By site editor Dan Chung:
Last month, Sony took the wraps off their new UWP-D series of wireless mics. While it may look similar to their exisiting UWP range there are some significant differences. Most obvious is the move to a digital hybrid system previously only seen in much more expensive systems. Various configurations are available with different combinations of body pack and handheld transmitters.
Hybird wireless uses a digital compander to process the audio signal prior to FM transmission to the receiver (the transmission part is still analogue). At the receiver end there is a matching digital expander. While this may sound a little complicated, what this means in practice is that you should get improved sound quality compared to a regular analogue system. Sony claim the UWP-D provides ‘impressive natural sound quality’.
It also has wide switching RF bandwidth. If you are familiar with wireless mics you will know that they generally come in pre-allocated frequency blocks which vary from country to country depending on local regulations. Within the range of each block you can select the precise channel and frequency you want to use to best avoid interference from other RF sources. The new UWP-D has blocks with wider than usual bandwidth, meaning you get a far greater choice of channels and frequencies from one transmitter/receiver combo.
There is a clear channel-scan function on the receiver that allows the user to rapidly ascertain available free channels. One the channel is set on the receiver there is an IR sync function that can communicate this to the transmitter – a time-saving function not previously seen on entry level Sony wireless.
The UWP-D is also a true diversity receiver with two antennae for improved reliability of the wireless link. Inside the receiver are two individual receiver sections with a comparison circuit that is continuously selecting the better of the two signals for use.
There is also a compatibility mode to allow it to work with the existing UWP range.
The UWP-D runs on AA batteries but can also be powered via USB which is great for extended use in the field, where it can be run off small USB battery packs. If your camera setup is like mine and has a battery plate that provides 5V USB power then this is even better as you could power the receiver all the time – meaning one less set of batteries to worry about. There is also an optional lithium-ion rechargeable battery pack too.
For DSLR users who are plugging the receiver directly into the camera the UWP-D receiver has output gain control. This means you can fine-tune the output level to match the camera’s setting, keeping the camera’s pre-amp gain closer to the optimum level for lower noise.
DSLR users with cameras without a headphone jack will also benefit from the inclusion of one on the receiver. Of course this only monitors the signal going into the camera, but at least you can hear that the wireless system is working as it should.

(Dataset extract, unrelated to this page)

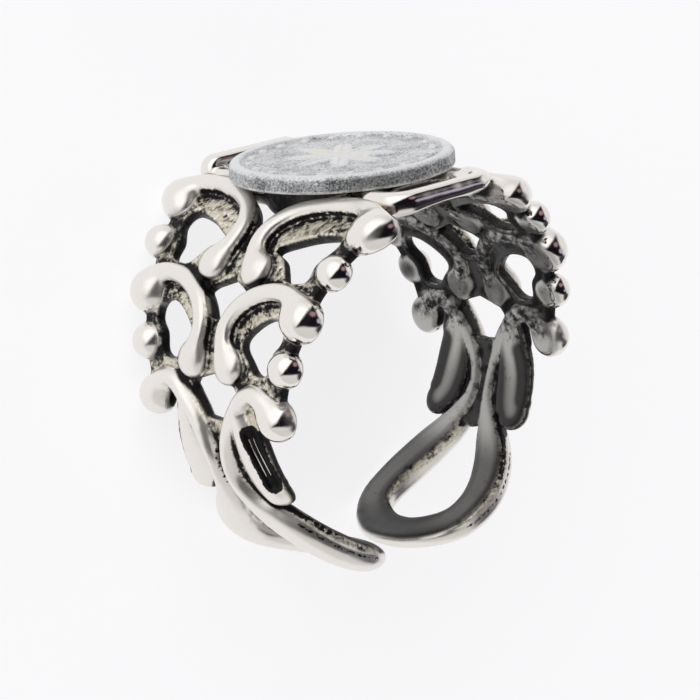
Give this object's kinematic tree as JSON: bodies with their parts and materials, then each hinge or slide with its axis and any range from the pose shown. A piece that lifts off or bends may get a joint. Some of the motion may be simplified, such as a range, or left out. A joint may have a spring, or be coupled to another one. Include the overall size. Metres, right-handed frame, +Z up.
{
  "type": "scroll ring",
  "caption": "Wide pierced scroll band, open at the back, with edge balls and a round plain-rosette disc on top, lying on its side.",
  "frame": {"origin": "centre of the finger hole, on its axis, midway between the band's two edges", "axes": "+Z up from the surface that the ring lies on, +Y away from the disc towards the open back of the band, +X across the disc; the finger hole's axis leans from +Z towards +Y"},
  "size_m": [0.0208, 0.0225, 0.0168],
  "materials": {
    "scroll_band": "polished silver, blackened in the recesses",
    "coin_disc": "grey, grained"
  },
  "bodies": {
    "root": {"scroll_band": "scroll_band", "coin_disc": "coin_disc"}
  },
  "joints": []
}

Construction is metal and should stand regular use. The receiver is also significantly smaller than the previous UWP model and therefore easier to mount on top of a camera or rig. There is also a clear backlit LCD display on both transmitter and receiver.
There is a new handheld mic which has interchangeable capsules – a feature generally found on higher end systems. Alternatively there is also a plug-on transmitter that connects to XLR mics and turns them into a handheld wireless system. The plug-on transmitter is capable of providing 48V phantom power to the attached mic.